I am the owner of a 8,000 square foot film / photo production studio with a soundstage, editing suite and offices. What we are trying to do is design a clean and modern studio that is visually appealing and relaxing. I am at the point now where the contractors want paint colors, cabinet colors / design, flooring, countertops etc. I have been thinking about colors and design but wanted some advice and thoughts about what I am doing to be sure I am on the right track.

*Wall Color*
For all the walls I would do Smoke Embers (AC-28) and for all the accent walls I would do Kendall Charcoal (HC-166). The hallways will be the Smoke Embers color.

*Flooring*
Hardwood throughout and the color would be dark wood like espresso. In the bathroom I am thinking about using a dark slate12 X 12 tile.

*Cabinets*
For cabinets I am thinking a modern design cabinet that are close to the same color as the floors, that dark espresso.

*Counter Tops*
TI am thinking about a white or a light grey counter.

*Doors*
For all the doors in the entire place I was thinking about matching the floor color. 

*Door Frames*
I was thinking about matching all the door frames to the accent walls, the Kendall Charcoal. 

*Other*
Here is some other information that may help, all of the lighting is white recessed lights and all of the ceilings are white and it is a 2 X 2 dropped ceiling.

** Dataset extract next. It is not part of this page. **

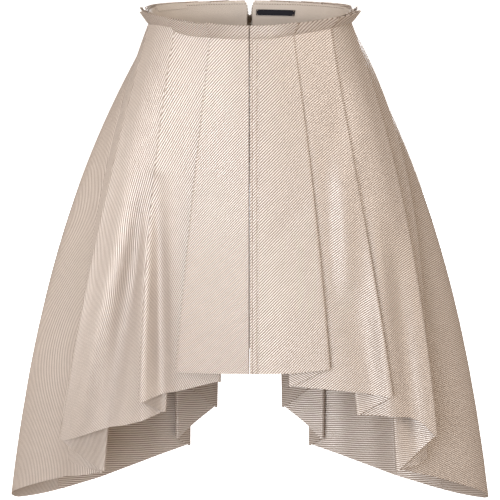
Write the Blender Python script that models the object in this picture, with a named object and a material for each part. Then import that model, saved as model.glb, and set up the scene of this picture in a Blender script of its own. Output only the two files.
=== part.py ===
"""Pleated mini skirt with a frilled waist and a handkerchief hem, filled out with no wearer.

Front is -Y, the wearer's right is -X, up is +Z. The origin is the middle of the waist.
Two front and two back pieces are each one cloth wall, folded into pleats that all turn
the same way: out from the centre front, round the side and in to the centre back.
Tables are in millimetres and degrees; meshes are in metres.
"""

from math import cos, exp, pi, radians, sin

import bmesh
import bpy
from mathutils import Matrix, Vector

MM = 0.001

# Cloth
CLOTH = 1.1
TAPE = 1.0
SEAM_GAP = 0.3
LIE_GAP = 0.35

# Waist ellipse, and how far the waist seam dips at the centre front
WAIST_HALF_WIDTH = 123.5
WAIST_FRONT_DEPTH = 90.0
WAIST_BACK_DEPTH = 92.0
FRONT_DIP = 11.0

# Levels below the waist seam where the fold tables give places
HIP_LEVEL = 150.0
LOW_LEVEL = 560.0
SPREAD_LENGTH = 520.0
GUIDE_LEVEL = 448.0

# Pleat layers at the waist, and the half width of a folded edge at waist and hem
LAYER_PITCH = 2.1
FOLD_RADIUS_WAIST = 1.05
FOLD_RADIUS_HEM = 2.6

# Frill above the waist seam
FRILL_HEIGHT = 17.0
FRILL_FLARE = 6.0
FRILL_SIDE_FLARE = 5.9
FRILL_OPENING = 0.7

# Rows of the wall: above the waist seam, near it, and evenly from there to the hem
TOP_ROWS = (-FRILL_HEIGHT, -8.0, 0.0, 12.0, 34.0, 68.0, 112.0)
LOWER_ROWS = 7
STRIP_COLUMNS = 3

# Half gap between the two back edges where the zip shows, and how it opens at the top
ZIP_HALF_GAP = 3.4
ZIP_LENGTH = 190.0
ZIP_OPEN = 2.4

# Waist facing inside the pleats, from its top to its bottom level
FRONT_FACING_INSET = 10.55
BACK_FACING_INSET = 9.4
FACING_ROWS = (-15.5, -8.0, 0.0, 11.0, 22.0)
FACING_FLARE = 3.9
FACING_SIDE_ANGLE = 107.0
FACING_SEAM_ANGLE = 0.2
FACING_BACK_ANGLE = 178.2
FRONT_FACING_COLUMNS = 40
BACK_FACING_COLUMNS = 14

# Bare label and hanger loop on the facing: angles round the waist and levels
LABEL_THICKNESS = 0.7
LABEL_ANGLES = (151.0, 175.9)
LABEL_ROWS = (-7.0, -3.5, 0.0)
LABEL_COLUMNS = 8
LOOP_ANGLES = (111.0, 139.6)
LOOP_ROWS = (-17.0, -13.5, -10.0)
LOOP_COLUMNS = 9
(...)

Thanks in advance for all your help!


----------



## user1007 (Sep 23, 2009)

How about bamboo floors? You can get any color and it is harder than domestic hardwoods.

Duro-design.com (for example)

Black glass countertops or artisan concrete. Smoked glass or stained concrete if you go with espresso color scheme.

Weave in some color changing tile?


----------



## BryanRoberts (Nov 22, 2011)

sdsester said:


> How about bamboo floors? You can get any color and it is harder than domestic hardwoods.
> 
> Duro-design.com (for example)
> 
> ...


I really like your idea about the Artisan Concrete, I will talk to the builder about that. Thanks!


----------



## user1007 (Sep 23, 2009)

BryanRoberts said:


> I really like your idea about the Artisan Concrete, I will talk to the builder about that. Thanks!


A good one can mold your sinks and so forth right into the top. 

Take a look at Vetrazzo too. I think it is cool looking and have specified it for clients who loved it. It is made from concrete and recycled glass!

http://vetrazzo.com/eng

Might as well stack up some green credits using recycled or recyclable materials hugh?


----------



## user1007 (Sep 23, 2009)

I remembered this photo from the portfolio from one of the concrete countertop people I have used in the past. Obviously it is a round table but no reason it couldn't be a counter. I think it is a combination of concrete and epoxy. I think it is rather cool looking? Could be any colors of course.


----------



## CountertopGuy (Nov 30, 2011)

I love the photo of the table, great abstract look. I can see it as a cool counterto, it would also work really well as a bartop!


----------